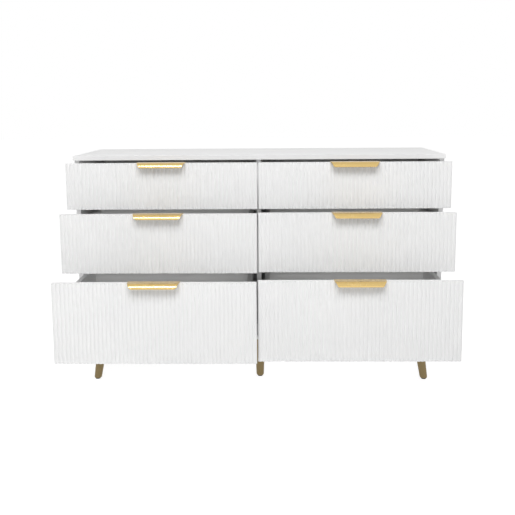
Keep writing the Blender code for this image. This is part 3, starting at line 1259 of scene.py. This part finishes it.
# %% Build the six drawers
PULL_SCREWS = (0.2, 0.8)  # along the pull
PULL_SCREW_RISE = 8 * MM
PULL_SCREW_SUNK = 0.1 * MM

DRAWERS = sorted(body[len("drawer_"):] for body in frame["bodies"] if body.startswith("drawer_"))
for key in DRAWERS:
    body = f"drawer_{key}"
    row = key.split("_")[0]
    low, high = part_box(f"{body}_front")
    front = copy_to_box(
        f"{row}_front",
        f"{body}_reeded_front",
        low,
        lambda: make_reeded_front(low, high),
    )
    settle(front, LACQUER, body, "lacquered_front", f"{body}_front")
    pull_low, pull_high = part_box(f"{body}_pull")
    pull = copy_to_box(
        "pull", f"{body}_edge_pull", pull_low, lambda: make_pull(pull_low, pull_high, low.y)
    )
    settle(pull, PULL_BRASS, body, "brass", f"{body}_pull")
    span = pull_high.x - pull_low.x
    places = [
        (pull_low.x + along * span, pull_high.y - PULL_SCREW_SUNK, pull_low.z + PULL_SCREW_RISE)
        for along in PULL_SCREWS
    ]
    screws = add_screws(f"{body}_pull_screws", places, FACES_BACK)
    settle(screws, ZINC, body, "zinc_hardware")
    build_drawer_box(key, row)
    for side, outwards in (("left", -1), ("right", 1)):
        build_runner(key, side, outwards)
print("drawers:", ", ".join(DRAWERS))

# %% [markdown]
# The pattern pieces have done their work and leave the scene before anything is counted.

# %% Put the patterns away
for pattern in patterns.values():
    bpy.data.objects.remove(pattern)
print("put away:", ", ".join(patterns))

# %% [markdown]
# ## Floor
# A plain pale floor, large enough to have no edge in view. It glows almost as white as the room
# behind it, so that only the soft shadow under the dresser marks it. Matt surfaces see it as a grey
# card instead, or the glow would light the drawers from below.

# %% Lay the floor
bpy.ops.object.select_all(action="DESELECT")
bpy.ops.mesh.primitive_plane_add(size=40, location=(0, 0, 0))
floor = bpy.context.object
floor.name = "studio_floor"
floor_finish = bpy.data.materials.new("studio_floor")
floor_finish.use_nodes = True
floor_tree = floor_finish.node_tree
floor_shader = floor_tree.nodes["Principled BSDF"]
floor_shader.inputs["Base Color"].default_value = (0.4, 0.4, 0.4, 1.0)
floor_shader.inputs["Roughness"].default_value = 0.9
floor_shader.inputs["Emission Color"].default_value = (1.0, 1.0, 1.0, 1.0)
floor_shader.inputs["Emission Strength"].default_value = 0.84
card = add_node(floor_tree, "ShaderNodeBsdfDiffuse", Color=(0.5, 0.5, 0.5, 1.0))
ray = add_node(floor_tree, "ShaderNodeLightPath")
choice = add_node(floor_tree, "ShaderNodeMixShader")
floor_tree.links.new(ray.outputs["Is Diffuse Ray"], choice.inputs["Fac"])
floor_tree.links.new(floor_shader.outputs[0], choice.inputs[1])
floor_tree.links.new(card.outputs[0], choice.inputs[2])
floor_tree.links.new(choice.outputs[0], floor_tree.nodes["Material Output"].inputs["Surface"])
floor.data.materials.append(floor_finish)
print("floor laid, outside the dresser's own pieces")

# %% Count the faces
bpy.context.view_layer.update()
faces = sum(len(piece.data.polygons) for piece in bpy.data.objects if piece.type == "MESH")
print("the scene holds", faces, "faces")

----

WHAT IS NEEDED: Search the listing above for the string "context". Copy every line that contains it.

FULL RESPONSE:
floor = bpy.context.object
bpy.context.view_layer.update()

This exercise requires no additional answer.